Classificação das intoxicações quanto ao tempo de evolução:
– Aguda: exposição única ou múltipla em um período de no máximo 24 h, com rápido aparecimento de sintomas e sinais de intoxicação.
– Subaguda: os sintomas e sinais de intoxicação surgem em um período de dias ou semanas após exposições frequentes ou repetidas.

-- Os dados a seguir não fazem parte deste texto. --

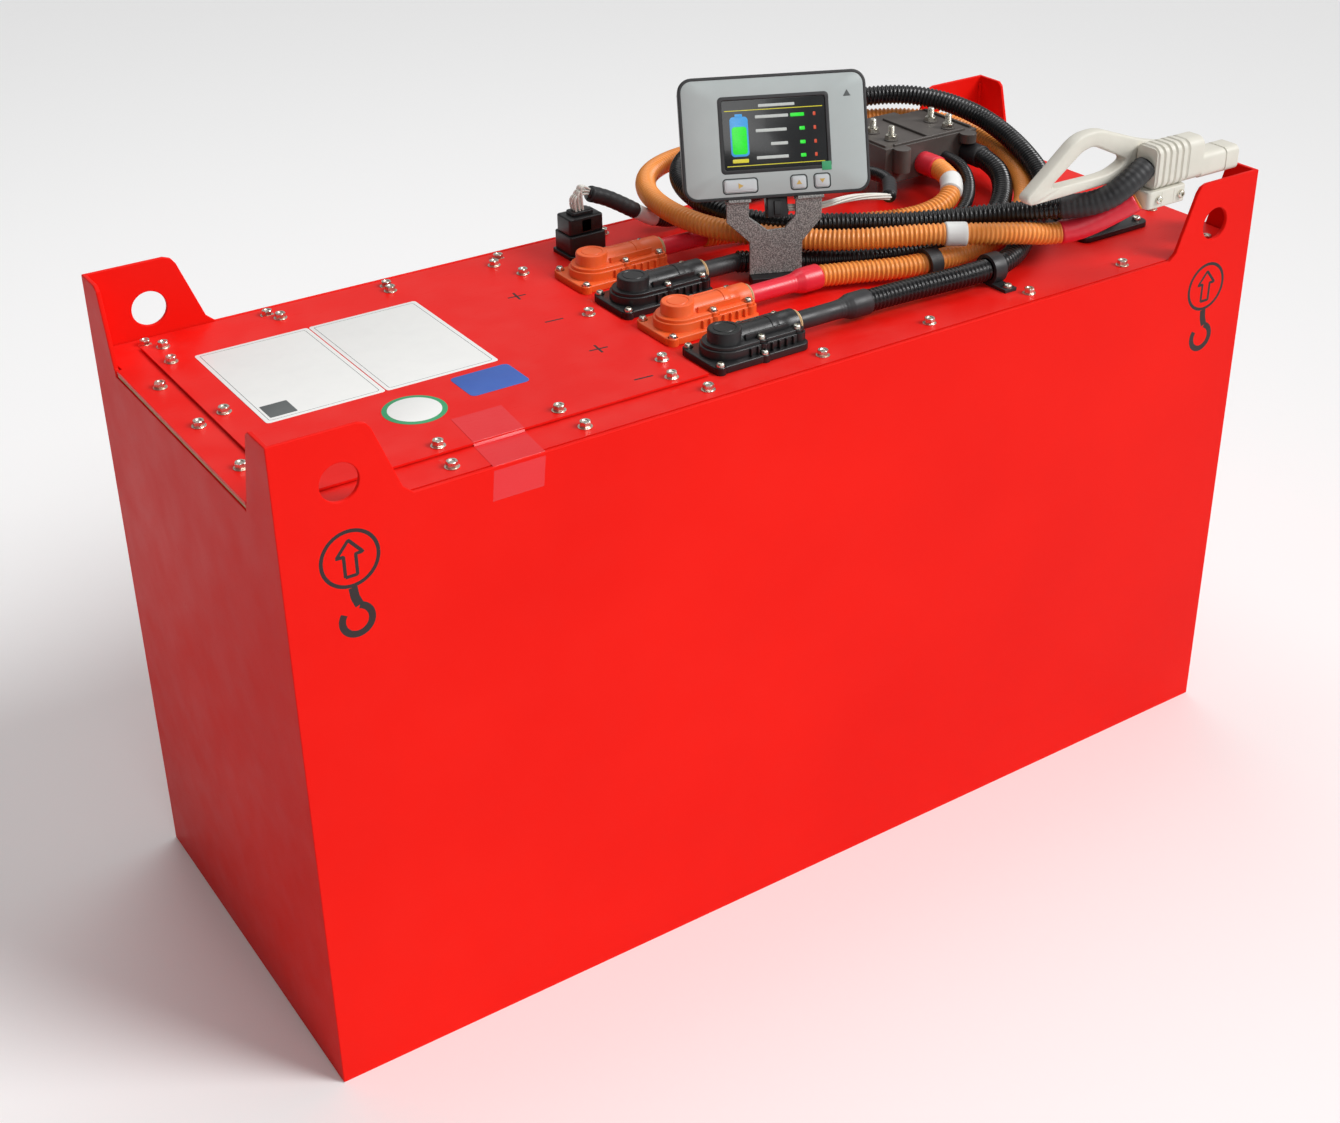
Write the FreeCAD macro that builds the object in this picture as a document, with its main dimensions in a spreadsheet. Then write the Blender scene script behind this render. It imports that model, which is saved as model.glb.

– Crônica: os sintomas e sinais de intoxicação surgem após exposições repetidas por meses ou anos.
Limites de Exposição
Há uma relação direta entre a intensidade da exposição às substâncias e a intensidade dos efeitos tóxicos resultantes. Como a exposição é muitas vezes inevitável, foram estabelecidos, por exemplo, os limites de exposição ocupacional baseados na concentração de substâncias no ar dos locais de trabalho. Há 3 tipos principais de limites de exposição ocupacional: Limite de Exposição – Média Ponderada pelo Tempo; Limite de Exposição – Nível de Exposição de Curto Período; e Limite de Exposição – Valor Teto. A observância dos limites de exposição permite reduzir o risco tóxico dos ambientes monitorizados a níveis aceitáveis.
Monitoração Biológica
Consiste na avaliação quantitativa de agentes químicos ou de seus produtos de biotransformação em tecidos, secreções, excreções, ar expirado ou uma combinação desses para estimar a exposição. Tem como objetivo evidenciar o nível de exposição para permitir a prevenção de efeitos nocivos agudos e crônicos. A monitoração biológica está baseada em Indicadores Biológicos de Exposição (IBEs) que correspondem a níveis inócuos das substâncias ou de seus produtos de biotransformação em material biológico e refletem as respectivas doses internas.
O Controle Médico das pessoas expostas a produtos químicos deve integrar as informações obtidas no exame clínico (entrevista e exame físico), nos exames complementares, nos exames toxicológicos de monitoração biológica e na monitoração ambiental fundamentada nos limites de exposição.